In August the company upgraded its estimates for full year underlying profits from between £800m and £1bn, to between £1.2bn and £1.4bn. Underlying H1 revenues soared to £6.95bn, an increase of over 30% and comfortably ahead of forecasts, while operating profits rose to £673m.

Underlying operating margins also more than tripled to 9.7% while pre-tax profits rose to £524m, most of which was driven by the civil aerospace business which saw H1 revenues rise to £3.26bn, while defence also saw a strong first half with revenues of £1.9bn.

It’s certainly a long way from this time last year, when the incoming CEO described the company as a “burning platform” and it would appear that Erginbilgic doesn’t want to sit on his laurels when it comes to making the company more efficient.

Having announced a strategic review of the business back in February, Rolls-Royce has announced that it is looking to reduce the global headcount from 42,000 by between 2,000 and 2,500, with the focus on the core business, with engineering technology and safety being rolled up into one division.
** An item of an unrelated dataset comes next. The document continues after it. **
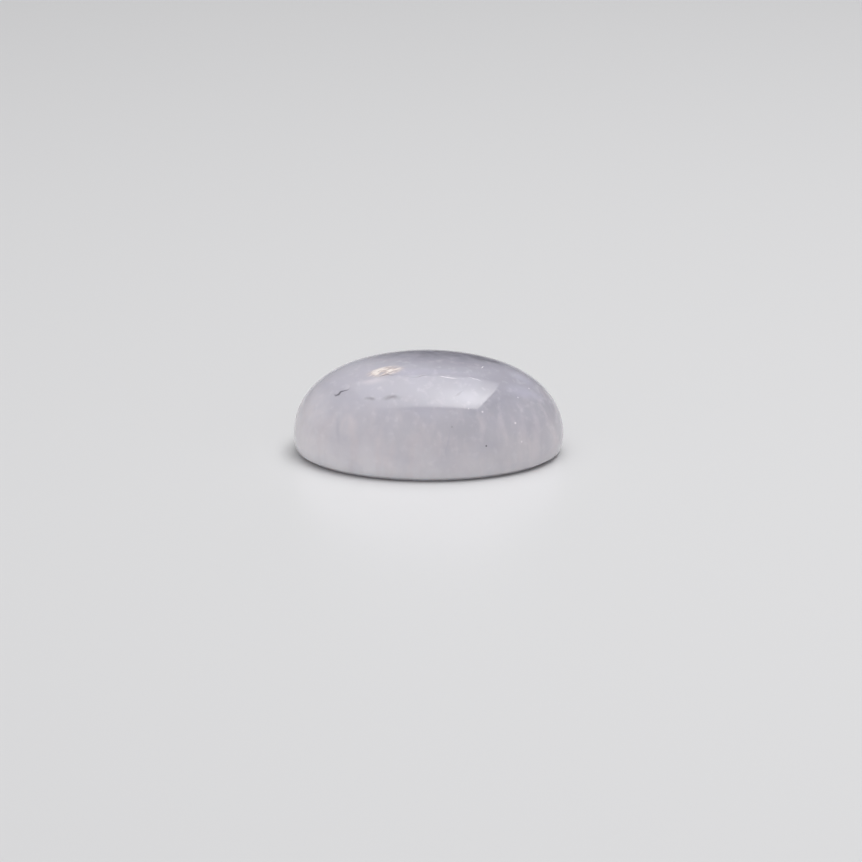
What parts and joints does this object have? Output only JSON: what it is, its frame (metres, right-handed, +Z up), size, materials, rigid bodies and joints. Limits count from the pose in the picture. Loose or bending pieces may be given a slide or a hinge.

One notable casualty will be Chief Technology Office Grazia Vittadini who will be leaving the business in April 2024. 

Procurement as well as supplier management will be streamlined into an enterprise-wide process, removing duplication, and ensuring better oversight of costs across the entire business.

These changes would appear to be an attempt to not only increase business efficiencies, as well as improve cashflow as the company looks to reduce net debt levels further which still remain high at £2.85bn, but are down from £3.25bn a year ago.

When the company reported in August, management insisted they remained committed to restoring Rolls-Royce investment grade status, and today’s measures could well be part of that process.

Progress is being made on that front with various ratings upgrades from the likes of S&P, Moody’s and latterly Fitch which upgraded Rolls-Royce long-term issuer default rating, and senior unsecured rating to BB, with a positive outlook.

We should find out more about the company’s longer-term goals at the Capital Markets Day on November 28th when the findings of the ongoing strategic review will be published, along with new medium term financial targets.